Noch überwiegt die Skepsis in der Branche

Seit 2010 gibt es beim Melt!-Festival die M!ECO-InitiativeSeit 2010 gibt es beim Melt!-Festival die M!ECO-Initiative

Auf europäischer Ebene haben sich bereits interessierte Festivalbetreiber zusammengeschlossen, die sich zweimal im Jahr austauschen. Die Initiative nennt sich „GO Group“ und wurde ebenfalls von Bilabels Büro aus gegründet. Natürlich gibt es auch Kritiker und noch überwiegt die Skepsis in der Branche, doch das Interesse nimmt stetig zu. „Veranstalter, die auch zum 10. Mal denselben Act genau so buchen wollen, haben kein Interesse an unseren Aktivitäten. Aber wir wollen niemand überzeugen“, sagt Bilabel. Und die Veranstalter, die mitmachen, werden immer mehr. Etwa das Tollwood-Festival in München, das Hurricane in Scheeßel, das Juicy Beats in Dortmund oder das Leipziger Melt!-Festival. Seit 2010 gibt es dort eine Umweltinitiative, die sich M!ECO nennt.

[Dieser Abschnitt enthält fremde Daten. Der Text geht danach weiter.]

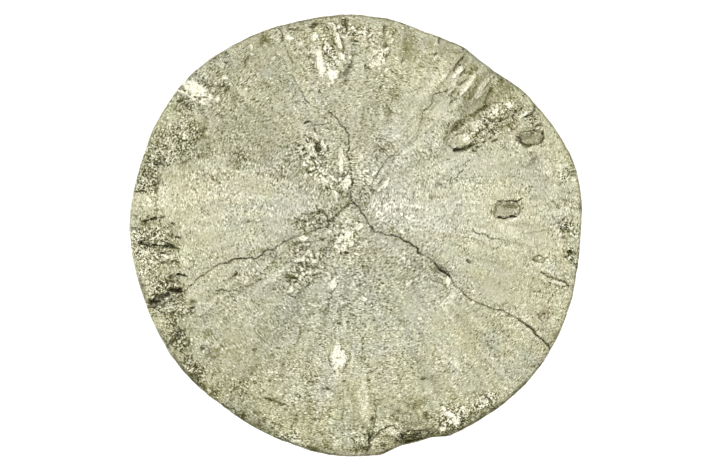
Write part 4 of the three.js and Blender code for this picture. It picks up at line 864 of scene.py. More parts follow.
        Crack(((-1, -20.6), (-1.1, -21.5), (-1.5, -22.7), (-2.1, -23.6), (-2.7, -24.1)), .55),
        Crack(((-3.5, -20), (-3.6, -23.4)), .4, .08), Crack(((-2.7, -19.9), (-2.9, -23.6)), .35, .08),
        Crack(((-1.9, -20.8), (-2.1, -22.8)), .35, .08),
        Crack(((-35.4, 7.8), (-35.2, 6), (-35.3, 3.6)), .5, .13),
        Crack(((-38.4, -1), (-35, -1.7), (-31.8, -1.9)), .6, .15),
        Crack(((-36.8, 2.6), (-35.5, 3.2), (-33.7, 3.2)), .6, .13),
        Crack(((-32.4, -7.4), (-31.2, -6.8), (-30, -6.9)), .7, .2),
        Crack(((-24.6, 18.8), (-23.4, 18.2), (-23.1, 17.6)), .45),
        Crack(((-24.7, -9.9), (-24.1, -9.7), (-23.8, -9.4), (-23.3, -9.6)), .75),
        Crack(((-23.3, -9.6), (-22.4, -9.7), (-21.5, -9.8), (-21.2, -9.4), (-20.2, -9), (-19, -8.9),
            (-18, -8.5), (-17.2, -8), (-17.4, -7)), .4),
        Crack(((-8.4, 20), (-7.2, 19.2), (-5.8, 19.4), (-4.9, 19.7)), .5),
        Crack(((5.2, 22.7), (6.5, 21.5), (7.5, 21)), .45),
        Crack(((-15.3, -3.3), (-14.7, -3.9), (-14, -3.9), (-13.9, -3.4)), .6),
        Crack(((-28.9, -12.8), (-29.9, -13.9), (-30.7, -14.1), (-31.3, -14)), .65),
        Crack(((-35.9, -13.9), (-35, -13.6), (-34.3, -13.7), (-33.8, -14.2)), .4),
        Crack(((-24, 6.3), (-22.3, 6.5), (-21, 6.1), (-20, 6.3)), .3),
        Crack(((-19.1, 6.6), (-18.2, 5.5), (-17.5, 5.4)), .4),
    )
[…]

Jedes Jahr wird ein Schwerpunkt ausgewählt, der sich bislang aus den größten Posten der CO2-Bilanz eines Festivals ableiteten ließ: Im ersten Jahr stand die An- und Abreise der Festivalbesucher im Vordergrund. Man schuf mit dem Hotelzug eine Alternative zur individuellen Anreise. Der extra für das Festival gecharterte Zug mit Liegewagen diente 600 Besuchern zur Anreise und zur Übernachtung. Im Folgejahr errichtete man in Ferropolis eigens eine Solaranlage auf einer Fläche von rund 2.900 Quadratmetern mit einer Jahresleistung von 17.000 kW. Und beim diesjährigen Festival drehte sich bei M!ECO um alles um das Thema Müll. Bislang fielen 210 Tonnen an. Die Verringerung der Abfallmenge sollte durch einen Verzicht von Begrüßungsgeschenken der Sponsoren und der Einführung eines Müllpfands auf dem Campingplatz erreicht werden. So bietet Bilabels Agentur an, mit dem Veranstalter individuelle Konzepte zu entwerfen.

Zudem haben sie in Zusammenarbeit mit dem Bundesamt für Naturschutz einen Leitfaden entwickelt, der Festivalbetreiben helfen soll, Abläufe zu optimieren und Energie zu sparen. Und wem das nicht genug ist, der kann bei Bilabel auch Ökostrom bestellen: Das Produkt mit dem Namen „Green Music Energy“ wird über einen Händler an der Strombörse in Leipzig eingekauft.